Portraits croisés de startupers
12Cette enquête qualitative se fonde sur dix entretiens semi-directifs avec des jeunes startupers [4] dans le cadre d’un doctorat portant sur l’innovation, au cours duquel l’auteure a également pu réaliser des immersions dans les milieux en lien avec le sujet. Le choix des personnes interviewées a été déterminé par le fait qu’elles étaient citées par ces milieux comme pertinentes pour s’exprimer sur l’innovation, car reconnues comme particulièrement innovantes. Après retranscription, l’analyse de contenu des discours a été facilitée par le logiciel TAMS Analyzer via une analyse thématique.
13Ce qui apparaît frappant, après analyse, ce sont les nombreux points communs qui lient ces dix startupers.

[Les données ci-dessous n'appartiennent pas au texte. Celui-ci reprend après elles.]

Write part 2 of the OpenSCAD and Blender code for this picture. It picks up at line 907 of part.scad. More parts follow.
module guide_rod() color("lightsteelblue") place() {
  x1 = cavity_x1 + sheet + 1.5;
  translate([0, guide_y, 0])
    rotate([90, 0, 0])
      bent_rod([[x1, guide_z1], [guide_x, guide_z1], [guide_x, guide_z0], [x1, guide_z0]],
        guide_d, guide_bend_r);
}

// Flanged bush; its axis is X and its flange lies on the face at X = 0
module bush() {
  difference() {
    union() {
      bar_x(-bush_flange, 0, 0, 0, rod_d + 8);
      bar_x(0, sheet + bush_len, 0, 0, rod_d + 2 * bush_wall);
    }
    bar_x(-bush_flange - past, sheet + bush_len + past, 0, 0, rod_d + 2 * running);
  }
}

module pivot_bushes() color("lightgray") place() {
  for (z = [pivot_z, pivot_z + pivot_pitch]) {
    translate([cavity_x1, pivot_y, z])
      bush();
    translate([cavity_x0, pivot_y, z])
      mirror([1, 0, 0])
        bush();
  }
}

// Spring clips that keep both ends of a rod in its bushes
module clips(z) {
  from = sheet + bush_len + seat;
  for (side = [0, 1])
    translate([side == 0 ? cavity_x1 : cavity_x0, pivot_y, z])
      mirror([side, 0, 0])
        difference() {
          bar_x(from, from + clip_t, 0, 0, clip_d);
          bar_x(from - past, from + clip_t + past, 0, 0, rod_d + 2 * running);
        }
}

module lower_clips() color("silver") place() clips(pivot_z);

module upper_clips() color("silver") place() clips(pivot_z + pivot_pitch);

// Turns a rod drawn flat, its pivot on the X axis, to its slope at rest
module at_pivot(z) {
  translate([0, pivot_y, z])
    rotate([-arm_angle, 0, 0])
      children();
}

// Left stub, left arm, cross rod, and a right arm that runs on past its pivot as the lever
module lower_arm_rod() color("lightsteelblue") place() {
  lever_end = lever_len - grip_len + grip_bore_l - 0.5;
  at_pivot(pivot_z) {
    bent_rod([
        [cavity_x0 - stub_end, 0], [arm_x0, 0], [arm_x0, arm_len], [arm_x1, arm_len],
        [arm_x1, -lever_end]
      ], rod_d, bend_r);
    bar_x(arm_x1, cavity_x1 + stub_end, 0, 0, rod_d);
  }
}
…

Ils sont dans une démarche de projet résolument tournée vers l’avenir, mais qui s’ancre dans des éléments marquants de leur passé. Nous avons donc pris le temps de les interroger sur leur enfance, leur environnement familial, scolaire, car c’est à travers leurs ressentis et leurs expériences concrètes qu’ils apprennent et qu’ils continuent à construire leur projet.
« J’ai toujours voulu faire des projets. Depuis toujours. Depuis que j’ai 7 ans, je fais des projets. Pour n’importe quoi ! Pour organiser une fête d’anniversaire… »

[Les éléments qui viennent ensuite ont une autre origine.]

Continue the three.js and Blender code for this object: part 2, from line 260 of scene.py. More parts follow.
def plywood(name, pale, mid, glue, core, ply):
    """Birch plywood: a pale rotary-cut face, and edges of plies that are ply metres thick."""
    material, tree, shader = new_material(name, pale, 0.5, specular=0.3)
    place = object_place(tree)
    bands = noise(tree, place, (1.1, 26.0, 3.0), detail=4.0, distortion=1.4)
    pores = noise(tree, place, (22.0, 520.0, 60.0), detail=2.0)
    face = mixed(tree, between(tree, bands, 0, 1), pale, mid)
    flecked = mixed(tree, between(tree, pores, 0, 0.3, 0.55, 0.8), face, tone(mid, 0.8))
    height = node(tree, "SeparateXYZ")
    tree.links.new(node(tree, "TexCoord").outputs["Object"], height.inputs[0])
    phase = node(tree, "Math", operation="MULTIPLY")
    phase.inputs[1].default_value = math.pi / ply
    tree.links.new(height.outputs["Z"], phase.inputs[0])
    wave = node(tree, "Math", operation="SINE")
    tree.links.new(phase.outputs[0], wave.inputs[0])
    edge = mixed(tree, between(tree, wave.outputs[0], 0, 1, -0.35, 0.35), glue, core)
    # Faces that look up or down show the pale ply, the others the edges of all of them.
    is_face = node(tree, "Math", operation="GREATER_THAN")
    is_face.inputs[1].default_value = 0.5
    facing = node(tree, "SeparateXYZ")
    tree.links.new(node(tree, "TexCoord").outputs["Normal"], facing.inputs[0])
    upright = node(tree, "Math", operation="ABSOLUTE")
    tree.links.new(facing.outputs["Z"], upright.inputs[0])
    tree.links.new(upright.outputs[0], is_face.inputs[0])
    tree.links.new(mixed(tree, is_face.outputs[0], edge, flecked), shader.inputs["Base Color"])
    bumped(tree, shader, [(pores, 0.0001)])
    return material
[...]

« Créer, j’ai toujours adoré ça ! Mais même à l’école : qui veut peut ! Manque de bol on me demandait de faire un exposé de dix pages et j’en faisais cent ! Ça me passionnait ! Organiser, créer, mener un projet jusqu’au bout […] depuis que je suis tombé dedans, j’adore ! »
16Pour les startupers interviewés, l’entrepreneuriat n’est pas une activité qui leur tombe dessus à l’âge adulte. Elle est le prolongement logique d’une attitude acquise dès l’enfance. Interrogés sur leurs jeux préférés, ils citent tous des jeux de construction (type Lego), les jeux avec des figurines (type Playmobil [5]) étant souvent rejetés :
« Je jouais aux Lego, surtout. J’aimais pas trop Playmobil, c’était pas mon grand kiff. Je préférais Lego. Beaucoup plus Lego, ça c’est sûr. »
« J’étais carrément sur les jeux de construction. Je n’aimais pas inventer des histoires. »
19La rencontre avec l’informatique s’est faite vers 10 ans. Ils ont tous commencé à « codiller » à cet âge, que ce soit, pour les uns, un véritable hobby, pour les autres, une activité annexe en dilettante. Une figure les y a incités : le père la plupart du temps, mais parfois c’est un professeur passionné dans le cadre du dispositif Informatique pour tous (cité deux fois).
Relations familiales : bricolage, curiosité et service
« Mon père, il a refait toute la maison plusieurs fois. Il est encore en train de la refaire. »
« Mon père était pauvre, mais il était hyper technophile, il adorait les gadgets. Il a toujours eu des magnétoscopes, des machins, des trucs… ça l’intéressait beaucoup ! »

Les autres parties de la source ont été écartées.